Records:
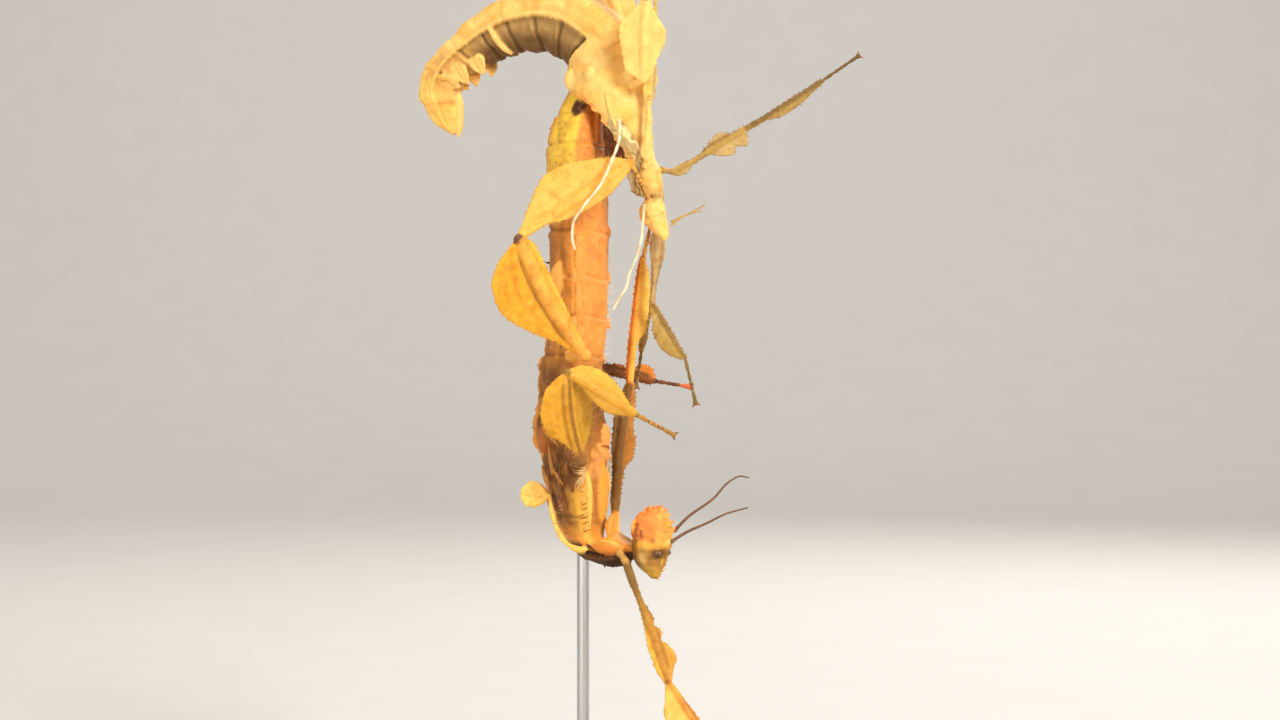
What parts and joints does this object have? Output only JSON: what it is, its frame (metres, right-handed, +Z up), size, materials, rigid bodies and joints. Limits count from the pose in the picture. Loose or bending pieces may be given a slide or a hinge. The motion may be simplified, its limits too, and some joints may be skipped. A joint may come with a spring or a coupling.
{
  "type": "stick insect",
  "caption": "Life-size spiny stick insect with leaf-like legs, hanging head down out of its curved shed skin, held by a rod and arm on a round base.",
  "frame": {"origin": "centre of the underside of the stand's round base", "axes": "+Z up; the front, -Y, is the side that shows the insect's left flank and belly, with its head pointing down and its face towards +X"},
  "size_m": [0.11, 0.11, 0.2212],
  "materials": {
    "fresh_cuticle": "satin",
    "fresh_leaf": "satin",
    "eye": "gloss",
    "feeler": "satin",
    "husk": "satin",
    "thread": "matt",
    "stand_board": "painted black, satin",
    "stand_steel": "satin"
  },
  "bodies": {
    "root": {"abdomen_base": "fresh_cuticle", "abdomen_middle": "fresh_cuticle", "abdomen_tip": "fresh_cuticle", "antenna_left": "feeler", "antenna_right": "feeler", "eye_left": "eye", "eye_right": "eye", "femur_fore_left": "fresh_leaf", "femur_fore_right": "fresh_leaf", "femur_hind_left": "fresh_leaf", "femur_hind_right": "fresh_leaf", "femur_mid_left": "fresh_leaf", "femur_mid_right": "fresh_leaf", "head": "fresh_cuticle", "mesothorax": "fresh_cuticle", "metathorax": "fresh_cuticle", "prothorax": "fresh_cuticle", "shed_abdomen_base": "husk", "shed_abdomen_middle": "husk", "shed_abdomen_tip": "husk", "shed_antenna_left": "husk", "shed_antenna_right": "husk", "shed_femur_fore_left": "husk", "shed_femur_fore_right": "husk", "shed_femur_hind_left": "husk", "shed_femur_hind_right": "husk", "shed_femur_mid_left": "husk", "shed_femur_mid_right": "husk", "shed_head": "husk", "shed_neck": "husk", "shed_thorax": "husk", "shed_thread_lower": "thread", "shed_thread_upper": "thread", "shed_tibia_fore_left": "husk", "shed_tibia_fore_right": "husk", "shed_tibia_hind_left": "husk", "shed_tibia_hind_right": "husk", "shed_tibia_mid_left": "husk", "shed_tibia_mid_right": "husk", "stand_arm": "stand_steel", "stand_base": "stand_board", "stand_rod": "stand_steel", "tarsus_fore_left": "fresh_leaf", "tarsus_fore_right": "fresh_leaf", "tarsus_hind_left": "fresh_leaf", "tarsus_hind_right": "fresh_leaf", "tarsus_mid_left": "fresh_leaf", "tarsus_mid_right": "fresh_leaf", "tegmen_left": "fresh_leaf", "tegmen_right": "fresh_leaf", "tibia_fore_left": "fresh_leaf", "tibia_fore_right": "fresh_leaf", "tibia_hind_left": "fresh_leaf", "tibia_hind_right": "fresh_leaf", "tibia_mid_left": "fresh_leaf", "tibia_mid_right": "fresh_leaf"}
  },
  "joints": []
}
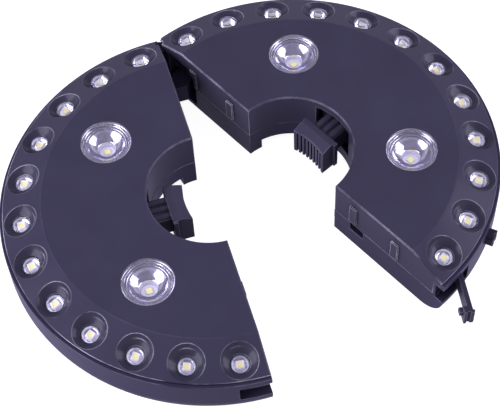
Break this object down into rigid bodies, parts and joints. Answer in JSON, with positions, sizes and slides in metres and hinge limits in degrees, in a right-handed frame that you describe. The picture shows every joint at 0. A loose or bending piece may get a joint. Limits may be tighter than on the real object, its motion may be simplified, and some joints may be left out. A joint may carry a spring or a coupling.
{
  "type": "patio umbrella light",
  "caption": "Battery light in two hinged half discs that closes round an umbrella pole, with sprung gripping jaws, a side latch, large lamps and a ring of small lamps in dished cups.",
  "frame": {"origin": "the left half's pole axis, on the plane of the back", "axes": "+Z out of the lit face along the pole, +Y from the pole to the hinge, +X from the left half to the right half"},
  "size_m": [0.267, 0.2309, 0.039],
  "materials": {
    "shell_plastic": "satin moulded",
    "grip_plastic": "fine grain",
    "clear_plastic": "clear polished",
    "bright_bowl": "bright plated",
    "emitter": "smooth",
    "circuit_board": "lacquered",
    "cell_jacket": "smooth sleeve",
    "contact_metal": "nickel plated",
    "spring_steel": "drawn wire",
    "screw_steel": "zinc plated"
  },
  "bodies": {
    "left_half": {"left_front_cover": "shell_plastic", "left_back_housing": "shell_plastic", "left_lamp_lenses": "clear_plastic", "left_lamp_reflectors": "bright_bowl", "left_lamp_emitters": "emitter", "left_small_lenses": "clear_plastic", "left_small_reflectors": "bright_bowl", "left_small_emitters": "emitter", "left_ring_board": "circuit_board", "left_main_board": "circuit_board", "left_battery_cells": "cell_jacket", "left_contact_plates": "contact_metal", "left_contact_springs": "contact_metal", "left_jaw_spring": "spring_steel", "left_cover_screws": "screw_steel", "hinge_pin": "screw_steel"},
    "right_half": {"right_front_cover": "shell_plastic", "right_back_housing": "shell_plastic", "right_lamp_lenses": "clear_plastic", "right_lamp_reflectors": "bright_bowl", "right_lamp_emitters": "emitter", "right_small_lenses": "clear_plastic", "right_small_reflectors": "bright_bowl", "right_small_emitters": "emitter", "right_ring_board": "circuit_board", "right_main_board": "circuit_board", "right_battery_cells": "cell_jacket", "right_contact_plates": "contact_metal", "right_contact_springs": "contact_metal", "right_jaw_spring": "spring_steel", "right_cover_screws": "screw_steel", "latch_pin": "screw_steel", "power_switch": "grip_plastic"},
    "left_gripping_jaw": {"left_jaw": "grip_plastic"},
    "right_gripping_jaw": {"right_jaw": "grip_plastic"},
    "latch": {"latch_arm": "grip_plastic"},
    "button": {"power_button": "grip_plastic"},
    "left_door": {"left_battery_door": "shell_plastic"},
    "right_door": {"right_battery_door": "shell_plastic"}
  },
  "joints": [
    {"name": "hinge", "type": "hinge", "parent": "left_half", "child": "right_half", "pos_m": [0, 0.1067, 0.015], "axis": [0, 0, 1], "range_deg": [-26.15, 60]},
    {"name": "left_jaw_slide", "type": "slide", "parent": "left_half", "child": "left_gripping_jaw", "axis": [-1, 0, 0], "range_m": [0, 0.012], "stiffness_N_per_m": 250, "springref_m": -0.008, "deforming": ["left_jaw_spring"]},
    {"name": "right_jaw_slide", "type": "slide", "parent": "right_half", "child": "right_gripping_jaw", "axis": [0.8976, 0.4407, 0], "range_m": [0, 0.012], "stiffness_N_per_m": 250, "springref_m": -0.008, "deforming": ["right_jaw_spring"]},
    {"name": "latch_pivot", "type": "hinge", "parent": "right_half", "child": "latch", "pos_m": [0.10784, -0.07687, 0.0208], "axis": [0, 0, 1], "range_deg": [-50.5, 20]},
    {"name": "button_press", "type": "slide", "parent": "right_half", "child": "button", "axis": [-0.7518, 0.6593, 0], "range_m": [0, 0.0012], "stiffness_N_per_m": 900, "springref_m": -0.001},
    {"name": "left_door_slide", "type": "slide", "parent": "left_half", "child": "left_door", "axis": [-1, 0, 0], "range_m": [0, 0.058]},
    {"name": "right_door_slide", "type": "slide", "parent": "right_half", "child": "right_door", "axis": [0.8976, 0.4407, 0], "range_m": [0, 0.058]}
  ]
}
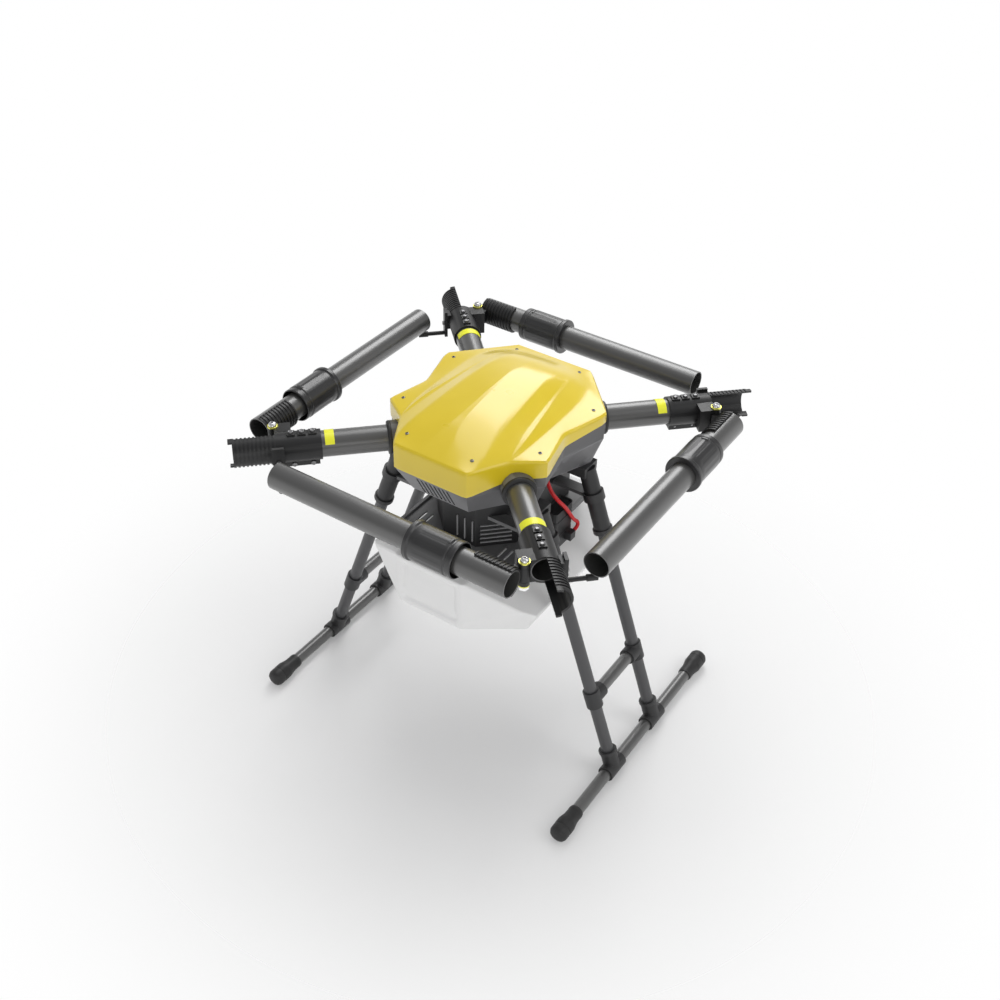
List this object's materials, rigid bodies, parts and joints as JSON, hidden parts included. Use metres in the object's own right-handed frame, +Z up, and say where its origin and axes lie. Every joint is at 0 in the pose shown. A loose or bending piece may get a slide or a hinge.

What to work on: Give back the whole listing, word for word.

Answer to this problem:
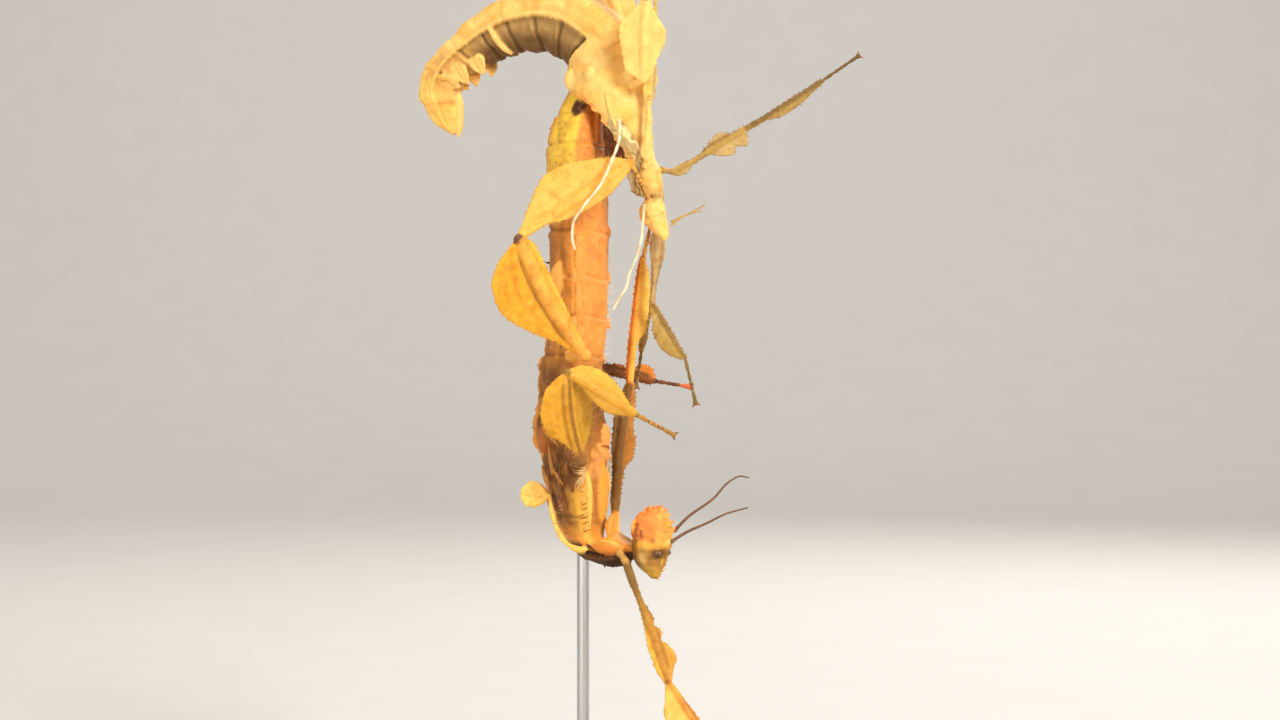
What parts and joints does this object have? Output only JSON: what it is, its frame (metres, right-handed, +Z up), size, materials, rigid bodies and joints. Limits count from the pose in the picture. Loose or bending pieces may be given a slide or a hinge. The motion may be simplified, its limits too, and some joints may be skipped. A joint may come with a spring or a coupling.
{
  "type": "stick insect",
  "caption": "Life-size spiny stick insect with leaf-like legs, hanging head down out of its curved shed skin, held by a rod and arm on a round base.",
  "frame": {"origin": "centre of the underside of the stand's round base", "axes": "+Z up; the front, -Y, is the side that shows the insect's left flank and belly, with its head pointing down and its face towards +X"},
  "size_m": [0.11, 0.11, 0.2212],
  "materials": {
    "fresh_cuticle": "satin",
    "fresh_leaf": "satin",
    "eye": "gloss",
    "feeler": "satin",
    "husk": "satin",
    "thread": "matt",
    "stand_board": "painted black, satin",
    "stand_steel": "satin"
  },
  "bodies": {
    "root": {"abdomen_base": "fresh_cuticle", "abdomen_middle": "fresh_cuticle", "abdomen_tip": "fresh_cuticle", "antenna_left": "feeler", "antenna_right": "feeler", "eye_left": "eye", "eye_right": "eye", "femur_fore_left": "fresh_leaf", "femur_fore_right": "fresh_leaf", "femur_hind_left": "fresh_leaf", "femur_hind_right": "fresh_leaf", "femur_mid_left": "fresh_leaf", "femur_mid_right": "fresh_leaf", "head": "fresh_cuticle", "mesothorax": "fresh_cuticle", "metathorax": "fresh_cuticle", "prothorax": "fresh_cuticle", "shed_abdomen_base": "husk", "shed_abdomen_middle": "husk", "shed_abdomen_tip": "husk", "shed_antenna_left": "husk", "shed_antenna_right": "husk", "shed_femur_fore_left": "husk", "shed_femur_fore_right": "husk", "shed_femur_hind_left": "husk", "shed_femur_hind_right": "husk", "shed_femur_mid_left": "husk", "shed_femur_mid_right": "husk", "shed_head": "husk", "shed_neck": "husk", "shed_thorax": "husk", "shed_thread_lower": "thread", "shed_thread_upper": "thread", "shed_tibia_fore_left": "husk", "shed_tibia_fore_right": "husk", "shed_tibia_hind_left": "husk", "shed_tibia_hind_right": "husk", "shed_tibia_mid_left": "husk", "shed_tibia_mid_right": "husk", "stand_arm": "stand_steel", "stand_base": "stand_board", "stand_rod": "stand_steel", "tarsus_fore_left": "fresh_leaf", "tarsus_fore_right": "fresh_leaf", "tarsus_hind_left": "fresh_leaf", "tarsus_hind_right": "fresh_leaf", "tarsus_mid_left": "fresh_leaf", "tarsus_mid_right": "fresh_leaf", "tegmen_left": "fresh_leaf", "tegmen_right": "fresh_leaf", "tibia_fore_left": "fresh_leaf", "tibia_fore_right": "fresh_leaf", "tibia_hind_left": "fresh_leaf", "tibia_hind_right": "fresh_leaf", "tibia_mid_left": "fresh_leaf", "tibia_mid_right": "fresh_leaf"}
  },
  "joints": []
}
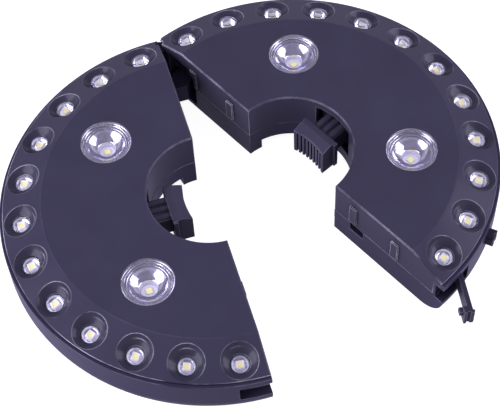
Break this object down into rigid bodies, parts and joints. Answer in JSON, with positions, sizes and slides in metres and hinge limits in degrees, in a right-handed frame that you describe. The picture shows every joint at 0. A loose or bending piece may get a joint. Limits may be tighter than on the real object, its motion may be simplified, and some joints may be left out. A joint may carry a spring or a coupling.
{
  "type": "patio umbrella light",
  "caption": "Battery light in two hinged half discs that closes round an umbrella pole, with sprung gripping jaws, a side latch, large lamps and a ring of small lamps in dished cups.",
  "frame": {"origin": "the left half's pole axis, on the plane of the back", "axes": "+Z out of the lit face along the pole, +Y from the pole to the hinge, +X from the left half to the right half"},
  "size_m": [0.267, 0.2309, 0.039],
  "materials": {
    "shell_plastic": "satin moulded",
    "grip_plastic": "fine grain",
    "clear_plastic": "clear polished",
    "bright_bowl": "bright plated",
    "emitter": "smooth",
    "circuit_board": "lacquered",
    "cell_jacket": "smooth sleeve",
    "contact_metal": "nickel plated",
    "spring_steel": "drawn wire",
    "screw_steel": "zinc plated"
  },
  "bodies": {
    "left_half": {"left_front_cover": "shell_plastic", "left_back_housing": "shell_plastic", "left_lamp_lenses": "clear_plastic", "left_lamp_reflectors": "bright_bowl", "left_lamp_emitters": "emitter", "left_small_lenses": "clear_plastic", "left_small_reflectors": "bright_bowl", "left_small_emitters": "emitter", "left_ring_board": "circuit_board", "left_main_board": "circuit_board", "left_battery_cells": "cell_jacket", "left_contact_plates": "contact_metal", "left_contact_springs": "contact_metal", "left_jaw_spring": "spring_steel", "left_cover_screws": "screw_steel", "hinge_pin": "screw_steel"},
    "right_half": {"right_front_cover": "shell_plastic", "right_back_housing": "shell_plastic", "right_lamp_lenses": "clear_plastic", "right_lamp_reflectors": "bright_bowl", "right_lamp_emitters": "emitter", "right_small_lenses": "clear_plastic", "right_small_reflectors": "bright_bowl", "right_small_emitters": "emitter", "right_ring_board": "circuit_board", "right_main_board": "circuit_board", "right_battery_cells": "cell_jacket", "right_contact_plates": "contact_metal", "right_contact_springs": "contact_metal", "right_jaw_spring": "spring_steel", "right_cover_screws": "screw_steel", "latch_pin": "screw_steel", "power_switch": "grip_plastic"},
    "left_gripping_jaw": {"left_jaw": "grip_plastic"},
    "right_gripping_jaw": {"right_jaw": "grip_plastic"},
    "latch": {"latch_arm": "grip_plastic"},
    "button": {"power_button": "grip_plastic"},
    "left_door": {"left_battery_door": "shell_plastic"},
    "right_door": {"right_battery_door": "shell_plastic"}
  },
  "joints": [
    {"name": "hinge", "type": "hinge", "parent": "left_half", "child": "right_half", "pos_m": [0, 0.1067, 0.015], "axis": [0, 0, 1], "range_deg": [-26.15, 60]},
    {"name": "left_jaw_slide", "type": "slide", "parent": "left_half", "child": "left_gripping_jaw", "axis": [-1, 0, 0], "range_m": [0, 0.012], "stiffness_N_per_m": 250, "springref_m": -0.008, "deforming": ["left_jaw_spring"]},
    {"name": "right_jaw_slide", "type": "slide", "parent": "right_half", "child": "right_gripping_jaw", "axis": [0.8976, 0.4407, 0], "range_m": [0, 0.012], "stiffness_N_per_m": 250, "springref_m": -0.008, "deforming": ["right_jaw_spring"]},
    {"name": "latch_pivot", "type": "hinge", "parent": "right_half", "child": "latch", "pos_m": [0.10784, -0.07687, 0.0208], "axis": [0, 0, 1], "range_deg": [-50.5, 20]},
    {"name": "button_press", "type": "slide", "parent": "right_half", "child": "button", "axis": [-0.7518, 0.6593, 0], "range_m": [0, 0.0012], "stiffness_N_per_m": 900, "springref_m": -0.001},
    {"name": "left_door_slide", "type": "slide", "parent": "left_half", "child": "left_door", "axis": [-1, 0, 0], "range_m": [0, 0.058]},
    {"name": "right_door_slide", "type": "slide", "parent": "right_half", "child": "right_door", "axis": [0.8976, 0.4407, 0], "range_m": [0, 0.058]}
  ]
}
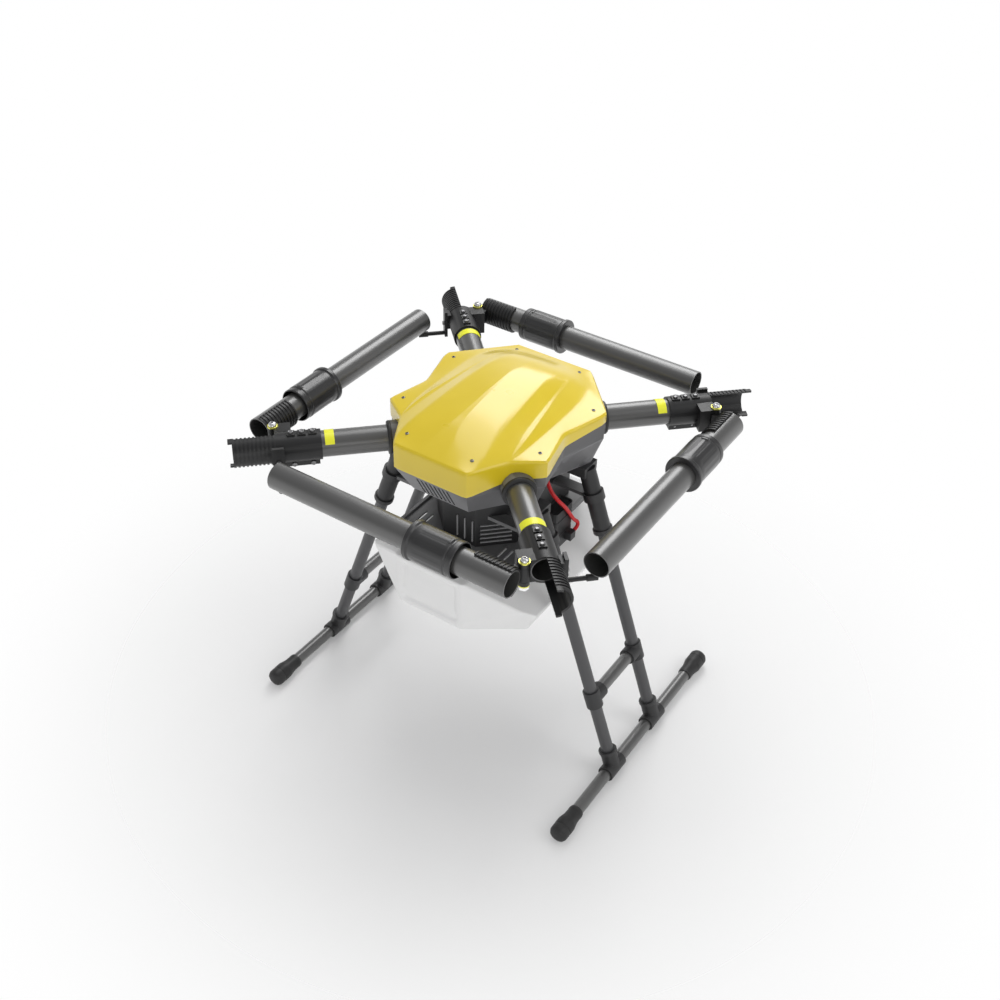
List this object's materials, rigid bodies, parts and joints as JSON, hidden parts included. Use metres in the object's own right-handed frame, +Z up, and say where its origin and axes lie. Every joint is at 0 in the pose shown. A loose or bending piece may get a slide or a hinge.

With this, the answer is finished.